This Amendment (“Amendment No. 2”) amends the Schedule 13D filed with the SEC on October 12, 2021 (the “Original Schedule 13D”), as amended by Amendment No. 1, filed with the SEC on August 24, 2022, (“Amendment No. 1,” and together with the Original Schedule 13D, the “Schedule 13D”) relating to the Issuer, with respect to the Common Stock of the Issuer. Except as set forth herein, the Schedule 13D is unmodified and remains in full force and effect. Capitalized terms used herein and not otherwise defined in this Amendment No. 2 have the meanings set forth in the Schedule 13D.
Item 5. | Interest in Securities of the Issuer |
The information set forth in Item 5 of the Schedule 13D is amended as follows:
The information relating to the beneficial ownership of the Issuer’s Common Stock by each of the Reporting Persons set forth in Rows 7 through 13 of the cover pages hereto is incorporated by reference herein and is as of the date hereof.
Each holder of Preferred Stock will have the right, at its option, to convert its Preferred Stock, in whole or in part, into a number of fully paid and non-assessable shares of Class A Common Stock determined in accordance with the then-effective Conversion Rate. The “Conversion Rate” is equal to the Liquidation Preference divided by the Conversion Price. The Conversion Price is subject to customary adjustments, including in the event of any stock split, reverse stock split, stock dividend, recapitalization or similar events.
Carvana Group, LLC currently holds eight tranches of warrants of the Issuer, three tranches of which are “short-term Warrants” and five tranches of which are “long-term Warrants." The short-term Warrants expire on September 1, 2025 and the long-term Warrants expire September 1, 2027. The short-term Warrants have exercise prices of $180.10 to $216.12 and the long-term Warrants have exercise prices of $180.10 to $540.31, as adjusted pursuant to the one-for-eighteen reverse stock split effected by the Issuer on August 12, 2022. The Tranche 1 Warrant, representing the right to purchase 2,364,527 shares of Class A Common Stockat an exercise price of $180.10, became exercisable on September 1, 2022, upon completion of the integrated automobile insurance solution for Carvana Group, LLC’s online car buying platform (the "Integrated Platform"). The remaining seven tranches of warrants are subject to certain conditions to exercise, including relating to the achievement of defined milestones tied to insurance sales through the Integrated Platform.

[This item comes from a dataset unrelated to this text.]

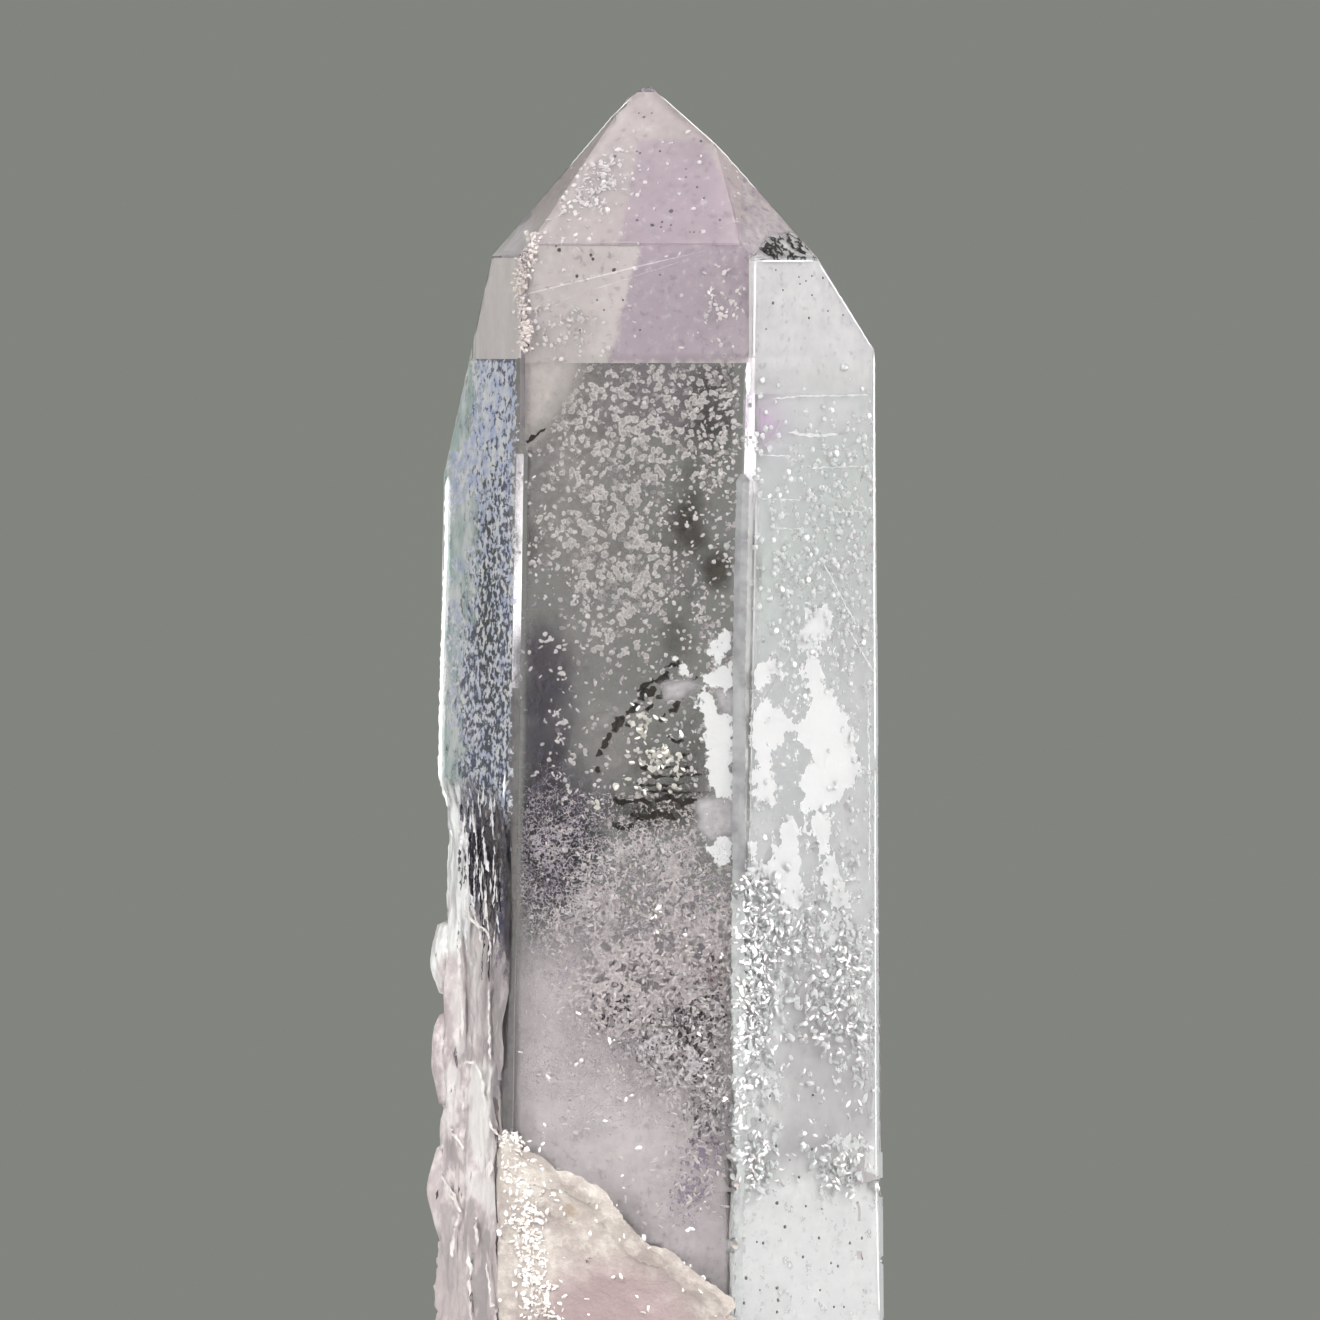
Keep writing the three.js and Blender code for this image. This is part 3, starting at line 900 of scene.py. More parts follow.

As a result of their beneficial ownership of the Preferred Stock and the Tranche 1 Warrant, the Reporting Persons may be deemed to beneficially own an aggregate of 3,144,821 shares of Class A Common Stock 780,294 of which would be received upon conversion of the Preferred Stock, and 2,364,527 of which would be received upon the exercise of the Tranche 1 Warrant and represents, in the aggregate, approximately 26.0% of the outstanding shares of the Issuer's Class A Common Stock, as calculated pursuant to Rule 13d-3 of the Securities Exchange Act of 1934, as amended (the "Act"). The shares of Class A Common Stock beneficially owned by the Reporting Persons represents approximately 18.2% of the total Common Stock of the Issuer on an as-converted basis.
Neither the filing of this Amendment No. 2 nor any of its contents shall be deemed to constitute an admission by any of the Reporting Persons that such person is the beneficial owner of any of the shares of the Issuer’s Common Stock referred to herein for purposes of the Act, or for any other purpose.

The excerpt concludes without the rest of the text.